Given the similarities between s 24(1) of the Charter and art 6(1) of the Convention, we are disposed to construe s 24(1) of the Charter in similar fashion. In that sense, it may be said that s 24(1) creates a right to legal representation in limited circumstances. It is, however, no more than reflective of the position at common law. An indigent person does not have a right at common law to be represented at the State’s expense on a serious criminal offence. He has a right to a fair trial, more accurately expressed in negative terms as a right not to be tried unfairly. Depending upon the circumstances of the particular case, including the background of the person, lack of representation may mean that the person is unable to receive a fair trial: Dietrich v The Queen [1992] HCA 57; (1992) 177 CLR 292.

Moreover, where such circumstances exist, so that a right to representation is enlivened, it is not the sort of right which is capable of enforcement by order for the provision of legal assistance. Perforce of the conditional terms of s 25(2)(d) and (f) of the Charter, it is subject to the establishment of an entitlement to legal assistance under the Legal Aid Act. The only means of direct enforcement of such an entitlement are by way of judicial review.
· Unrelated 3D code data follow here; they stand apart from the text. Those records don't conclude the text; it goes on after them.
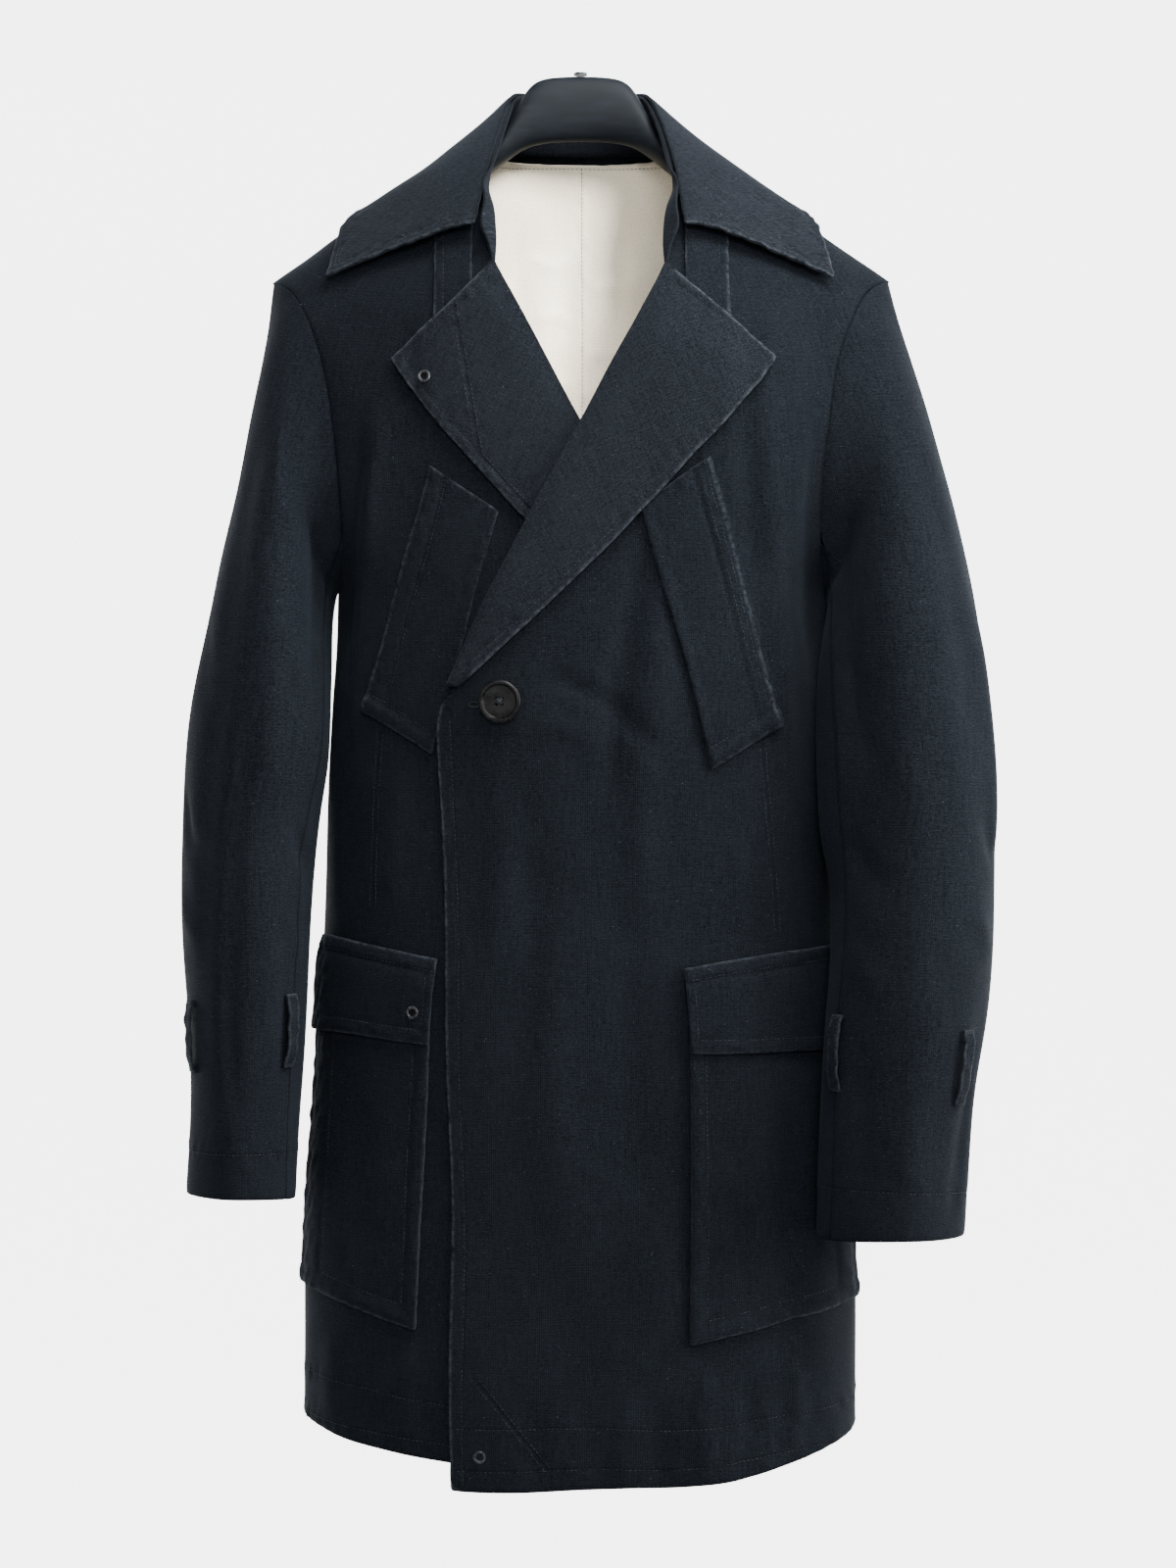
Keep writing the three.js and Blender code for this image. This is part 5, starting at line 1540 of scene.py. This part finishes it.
def make_button_thread(middle, normal, thick):
    """Crossed threads through the four holes."""
    holes = np.array(hole_places())
    strands = []
    for number, (start, end, turn) in enumerate(STRANDS):
        run = holes[end] - holes[start]
        sway = np.array((-run[1], run[0])) / np.linalg.norm(run) * STRAND_SWAY * MM * turn
        curve = bpy.data.curves.new("strand", "CURVE")
        curve.dimensions = "3D"
        curve.bevel_depth = STRAND_RADIUS * MM
        curve.bevel_resolution = 2
        curve.use_fill_caps = True
        line = curve.splines.new("POLY")
        line.points.add(STRAND_POINTS - 1)
        for k in range(STRAND_POINTS):
            share = k / (STRAND_POINTS - 1)
            lift = -STRAND_DIP
            if 0 < share < 1:
                lift = (STRAND_RISE + STRAND_STACK * number) * math.sin(math.pi * share) ** 0.5
            spot = holes[start] + run * share + sway
            line.points[k].co = (*spot, thick / 2 + (lift - STRAND_FLOOR) * MM, 1)
        strand = bpy.data.objects.new("strand", curve)
        bpy.context.scene.collection.objects.link(strand)
        strands.append(strand)
    bpy.ops.object.select_all(action="DESELECT")
    for strand in strands:
        strand.select_set(True)
    bpy.context.view_layer.objects.active = strands[0]
    bpy.ops.object.convert(target="MESH")
    bpy.ops.object.join()
    piece = bpy.context.object
    piece.name = "button_thread"
    pick_only(piece)
    bpy.ops.object.shade_smooth()
    stand_in(piece, middle, normal)
    dress(piece, THREAD)


def shape_new(name, stretch, steps, place, normal):
    """Names, stretches and insets the piece just added, and puts it in its place."""
    piece = bpy.context.object
    piece.name = name
    bpy.ops.object.mode_set(mode="EDIT")
    bpy.ops.mesh.select_all(action="SELECT")
    bpy.ops.transform.resize(value=stretch)
    for inset, lift in steps:
        bpy.ops.mesh.inset(thickness=inset * MM, depth=lift * MM)
    bpy.ops.object.mode_set(mode="OBJECT")
    bpy.ops.object.shade_smooth()
    stand_in(piece, place, normal)
    return piece


def make_ring(name, sizes, stretch, place, normal):
    """A ring by its radius and half thickness in mm and its segments round and across."""
    radius, half_thick, around, across = sizes
    bpy.ops.object.select_all(action="DESELECT")
    bpy.ops.mesh.primitive_torus_add(
        major_segments=around, minor_segments=across, major_radius=radius * MM, minor_radius=half_thick * MM
    )
    return shape_new(name, stretch, (), place, normal)


def make_hole_shade(name, radius, stretch, steps, place, normal):
    """A disc of painted shade in a ring, for the dark of a hole."""
    bpy.ops.object.select_all(action="DESELECT")
    bpy.ops.mesh.primitive_circle_add(vertices=32, radius=radius * MM, fill_type="NGON")
    dress(shape_new(name, stretch, steps, place, normal), HOLE_SHADE)


def make_buttonhole_end():
    """The stitched end of the buttonhole, which shows beside the button."""
    x, z = BUTTONHOLE_END
    front = bpy.data.objects["cloth_front_left"]
    hit, spot, normal, _ = front.ray_cast((x * MM, -1.0, z * MM), (0, 1, 0))
    if not hit:
        return
    stretch = (1, BUTTONHOLE_NARROW, BUTTONHOLE_FLAT)
    sizes = (BUTTONHOLE_RADIUS, BUTTONHOLE_HALF_THICK, 40, 10)
    dress(make_ring("buttonhole_end", sizes, stretch, spot, normal), THREAD)
    # The slit is a disc of painted shade over the cloth.
    above = spot + normal * SLIT_LIFT * MM
    stretch = (1, BUTTONHOLE_NARROW, 1)
    make_hole_shade("buttonhole_slit_shade", BUTTONHOLE_RADIUS, stretch, BUTTONHOLE_STEPS, above, normal)


def make_eyelet(node):
    """A rolled steel ring, with a disc of painted shade for its hole."""
    middle, normal, thick = flat_axis(node)
    stretch = (1, 1, thick / (2 * EYELET_HALF_THICK * MM))
    sizes = (EYELET_RADIUS, EYELET_HALF_THICK, 48, 16)
    dress(make_ring(node + "_ring", sizes, stretch, middle, normal), METAL, node)
    # The eyelet's hole is a disc of painted shade over the cloth.
    above = middle + normal * EYELET_HOLE_LIFT * MM
    make_hole_shade(node + "_hole", EYELET_HOLE, (1, 1, 1), EYELET_STEPS, above, normal)


def make_hanger():
    piece = copy_of_node("hanger", "hanger_body")
    subdivide(piece, 2)
    pick_only(piece)
    bpy.ops.object.shade_smooth_by_angle(angle=math.radians(55))
    dress(piece, MOULDING, "hanger")


make_button()
make_buttonhole_end()
for node in EYELETS:
    make_eyelet(node)
make_hanger()
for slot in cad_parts["hook_socket"].material_slots:
    slot.material = METAL

light_the_neck()
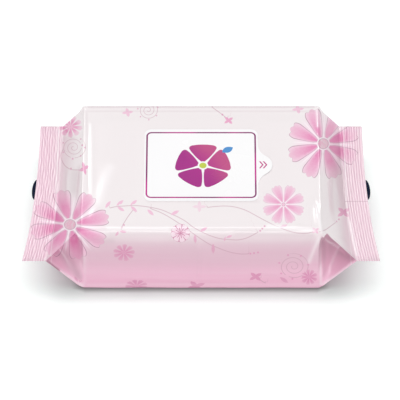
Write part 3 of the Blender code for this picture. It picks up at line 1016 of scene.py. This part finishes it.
def labelMaterial():
    inks = {
        "sheet": ((0.93, 0.925, 0.935), (0.955, 0.95, 0.955)),
        "frame": ((0.22, 0.003, 0.13), (0.54, 0.008, 0.26)),
        "petal": ((0.36, 0.0, 0.22), (0.52, 0.06, 0.22)),
        "petalRoot": (0.44, 0.001, 0.25),
        "heartRing": (0.94, 0.93, 0.94),
        "heart": (0.52, 0.60, 0.06),
        "leaf": (0.06, 0.27, 0.62),
        "chevron": (0.52, 0.03, 0.22),
    }
    n = Nodes(bpy.data.materials.new("label_film"))
    place = n.split(n.place())
    x, y = place[0], n.minus(place[1], labelSet["middleY"])
    # distance from the printed frame, with its round corners
    corner = labelSet["corner"]
    overX = n.larger(n.minus(n.size(x), labelSet["halfX"] - corner), 0.0)
    overY = n.larger(n.minus(n.size(y), labelSet["halfY"] - corner), 0.0)
    cornerFar = n.math("SQRT", n.plus(n.times(overX, overX), n.times(overY, overY)))
    flatX = n.larger(n.minus(n.size(x), labelSet["halfX"]), -1.0)
    flat = n.larger(flatX, n.minus(n.size(y), labelSet["halfY"]))
    isCorner = n.math("GREATER_THAN", n.times(overX, overY), 0.0)
    fromFrame = n.times(isCorner, n.minus(cornerFar, corner))
    fromFrame = n.plus(fromFrame, n.times(n.minus(1.0, isCorner), flat))
    line = labelSet["line"]
    frameLine = n.ramp(n.size(fromFrame), line * 1.15, line * 0.85)
    mottle = n.noise(38, 2)
    frameInk = n.blend(n.ramp(mottle, 0.4, 0.6), *inks["frame"])
    colour = n.blend(n.ramp(n.noise(14, 2), 0.3, 0.7), *inks["sheet"])
    colour = n.blend(frameLine, colour, frameInk)
    # a plain five-petal blossom in the middle
    bx = n.over(n.minus(x, 0.0012), labelSet["blossom"])
    by = n.over(n.plus(y, 0.0006), labelSet["blossom"])
    tiltX = n.plus(n.times(bx, 0.95), n.times(by, 0.31))
    tiltY = n.minus(n.times(by, 0.95), n.times(bx, 0.31))
    half, pointed, across, along, r, turn = petalShape(n, tiltX, tiltY, 5.0, 1.95, 0.0)
    fade = n.ramp(n.plus(bx, n.times(by, 0.7)), -0.5, 0.9)
    ink = n.blend(fade, *inks["petal"])
    ink = n.blend(n.ramp(along, 0.9, 0.3, 0.0, 0.3), ink, inks["petalRoot"])
    colour = n.blend(n.ramp(n.minus(half, across), 0.0, 0.03), colour, ink)
    colour = n.blend(n.ramp(r, 0.21, 0.18), colour, inks["heartRing"])
    colour = n.blend(n.ramp(r, 0.15, 0.12), colour, inks["heart"])
    # a small blue leaf beside it
    lx = n.over(n.minus(x, labelSet["leafX"]), 0.0042)
    ly = n.over(n.minus(y, labelSet["leafY"]), 0.0024)
    leafX = n.plus(n.times(lx, 0.82), n.times(ly, 0.33))
    leafY = n.minus(n.times(ly, 0.82), n.times(lx, 0.85))
    leaf = n.minus(n.minus(1.0, n.times(leafX, leafX)), n.size(leafY))
    colour = n.blend(n.ramp(leaf, 0.0, 0.1), colour, inks["leaf"])
    # two chevrons on the pull tab
    tx, ty = n.minus(x, labelSet["tabX"]), n.size(y)
    bent = n.over(n.plus(n.times(ty, 0.7), tx), labelSet["chevron"])
    chevron = n.times(n.ramp(n.offWhole(bent), 0.24, 0.19), n.ramp(ty, 0.0030, 0.0028))
    chevron = n.times(chevron, n.math("LESS_THAN", n.size(n.minus(bent, 0.5)), 0.98))
    colour = n.blend(chevron, colour, inks["chevron"])
    n.bump(n.noise(160, 3), 0.05, 0.0004)
    rough = n.ramp(mottle, 0.2, 0.8, 0.2, 0.3)
    return n.finish({"Base Color": colour, "Roughness": rough, "Coat Weight": 0.3})


# the label lies a little nearer the front edge, with a soft rim
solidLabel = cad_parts["reseal_label"]
label = bpy.data.objects.new("label_sheet", solidLabel.data.copy())
label.matrix_world = solidLabel.matrix_world.copy()
label.location.y -= labelSet["forward"]
scene.collection.objects.link(label)
labelRim = label.modifiers.new("rim", "BEVEL")
labelRim.width = labelSet["rim"]
labelRim.segments = 2
labelRim.limit_method = "ANGLE"
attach(label, "root")
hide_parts("reseal_label")
label.data.materials.clear()
label.data.materials.append(labelMaterial())
print("label printed")


# the dark printed ends of the back fin, in mm, low and high from the seal's underside
tipSet = {
    "reach": 2.5,
    "root": 1.0,
    "half": 8.3,
    "middle": 3.0,
    "low": 0.55,
    "high": 0.05,
    "rim": 0.15,
    "steps": 48,
}


def finTip(side):
    steps, middle = tipSet["steps"], tipSet["middle"]
    at = sealEnd + splay(middle)
    slope = (splay(middle + 1) - splay(middle - 1)) / 2
    rim = []
    for k in range(steps):
        a = 2 * math.pi * k / steps
        x, y = math.cos(a), tipSet["half"] * math.sin(a)
        x *= tipSet["reach"] if x > 0 else tipSet["root"]
        rim.append((side * (at + x + slope * y), middle + y))
    levels = sealBase - tipSet["low"], sealBase - tipSet["high"]
    verts = [(x * mm, y * mm, z * mm) for z in levels for x, y in rim]
    faces = [tuple(range(steps)), tuple(range(2 * steps - 1, steps - 1, -1))]
    faces += [(k + steps, (k + 1) % steps + steps, (k + 1) % steps, k) for k in range(steps)]
    data = bpy.data.meshes.new("fin_tip")
    data.from_pydata(verts, [], faces)
    if side > 0:
        data.flip_normals()
    tip = bpy.data.objects.new("fin_tip_left" if side < 0 else "fin_tip_right", data)
    scene.collection.objects.link(tip)
    bevel = tip.modifiers.new("round", "BEVEL")
    bevel.width = tipSet["rim"] * mm
    bevel.segments = 3
    bevel.limit_method = "ANGLE"
    bevel.angle_limit = math.radians(60)
    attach(tip, "root")
    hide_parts("wrapper")
    return tip


inkNodes = Nodes(bpy.data.materials.new("registration_ink"))
inkShade = inkNodes.blend(inkNodes.noise(700, 3), (0.001, 0.003, 0.012), (0.003, 0.010, 0.040))
inkNodes.bump(inkNodes.noise(500, 3), 0.1, 0.0003)
inkNodes.finish({"Base Color": inkShade, "Roughness": 0.4, "Specular IOR Level": 0.08})
for side in (-1, 1):
    finTip(side).data.materials.append(inkNodes.owner)
print("fin tips made")

# studio floor: a glow makes it white for the camera away from the pack and fades towards it as a
# painted shadow falloff, and a painted contact shadow makes it dark where the pack touches it
floorSet = {
    "packHalfX": 0.076,
    "packHalfY": 0.052,
    "longer": 3.5,
    "glowFrom": 0.0155,
    "glow": 0.42,
    "touchFrom": 0.0046,
    "touch": 0.54,
    "paintedShadowColour": (0.02, 0.02, 0.02),
    "seen": ((0.70, 0.775, 0.745), (0.71, 0.785, 0.755)),
    "bounced": (0.80, 0.77, 0.78),
}
floorData = bpy.data.meshes.new("floor")
floorData.from_pydata([(-3, -3, 0), (3, -3, 0), (3, 3, 0), (-3, 3, 0)], [], [(0, 1, 2, 3)])
floor = bpy.data.objects.new("floor", floorData)
scene.collection.objects.link(floor)


def floorMaterial():
    n = Nodes(bpy.data.materials.new("studio_floor"))
    place = n.split(n.place())
    x = n.minus(n.size(place[0]), floorSet["packHalfX"])
    y = n.minus(n.size(place[1]), floorSet["packHalfY"])
    x = n.over(n.larger(x, 0.0), floorSet["longer"])
    y = n.larger(y, 0.0)
    touch = n.plus(n.times(x, 1.6), y)
    far = n.math("SQRT", n.plus(n.times(x, x), n.times(y, y)))
    ray = n.tree.nodes.new("ShaderNodeLightPath").outputs
    seen = n.larger(ray["Is Camera Ray"], ray["Is Glossy Ray"])
    # the glow fades out near the pack: a painted shadow falloff
    glow = n.times(n.ramp(far, 0.0, floorSet["glowFrom"], 0.0, floorSet["glow"]), seen)
    colour = n.blend(n.noise(3, 2), *floorSet["seen"])
    # painted contact shadow along the pack's base
    paintedContactShadow = n.ramp(touch, floorSet["touchFrom"], 0.0, 0.0, floorSet["touch"])
    colour = n.blend(paintedContactShadow, colour, floorSet["paintedShadowColour"])
    colour = n.blend(ray["Is Camera Ray"], floorSet["bounced"], colour)
    surface = {"Base Color": colour, "Roughness": 0.9, "Specular IOR Level": 0.1}
    return n.finish({**surface, "Emission Color": (1, 1, 1), "Emission Strength": glow})


floorData.materials.append(floorMaterial())
print("floor laid")

# the studio's walls are brighter behind and in front than at the sides
sky = Nodes(bpy.data.worlds.new("studio"), "Background")
skySide = sky.size(sky.split(sky.place("Generated"))[0])
skyLight = sky.ramp(skySide, 0.4, 0.92, 0.87, 0.26)
scene.world = sky.finish({"Color": (1, 1, 1), "Strength": skyLight})
scene.view_settings.view_transform = "Standard"


def softBox(name, place, size, energy, aim=(0, 0, 0.04), tone=(1, 1, 1)):
    data = bpy.data.lights.new(name, "AREA")
    data.shape = "RECTANGLE"
    data.size, data.size_y = size
    data.energy = energy
    data.color = tone
    lamp = bpy.data.objects.new(name, data)
    lamp.location = place
    lamp.rotation_euler = (Vector(aim) - Vector(place)).to_track_quat("-Z", "Y").to_euler()
    scene.collection.objects.link(lamp)


softBox("top_box", (-0.05, -0.25, 1.3), (0.9, 0.3), 2.4)
softBox("left_back_strip", (-0.5, 0.86, 1.05), (0.1, 0.4), 2.2)
softBox("right_back_strip", (0.5, 0.86, 1.05), (0.1, 0.3), 1.4)
softBox("front_fill", (0.0, -1.6, 0.45), (1.6, 0.5), 6.0)
print("lit")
Of course, a trial judge would not be powerless to prevent an infringement of the Charter right to a fair trial which results from a lack of legal representation.[27] As with a breach of the common law right to a fair trial which results from a lack of legal representation, the judge would have power to grant an adjournment or order a stay of proceedings. But a stay is an extraordinary remedy. A proceeding should only be stayed on that basis if the judge is truly satisfied that, without legal representation, the accused will not receive a fair hearing.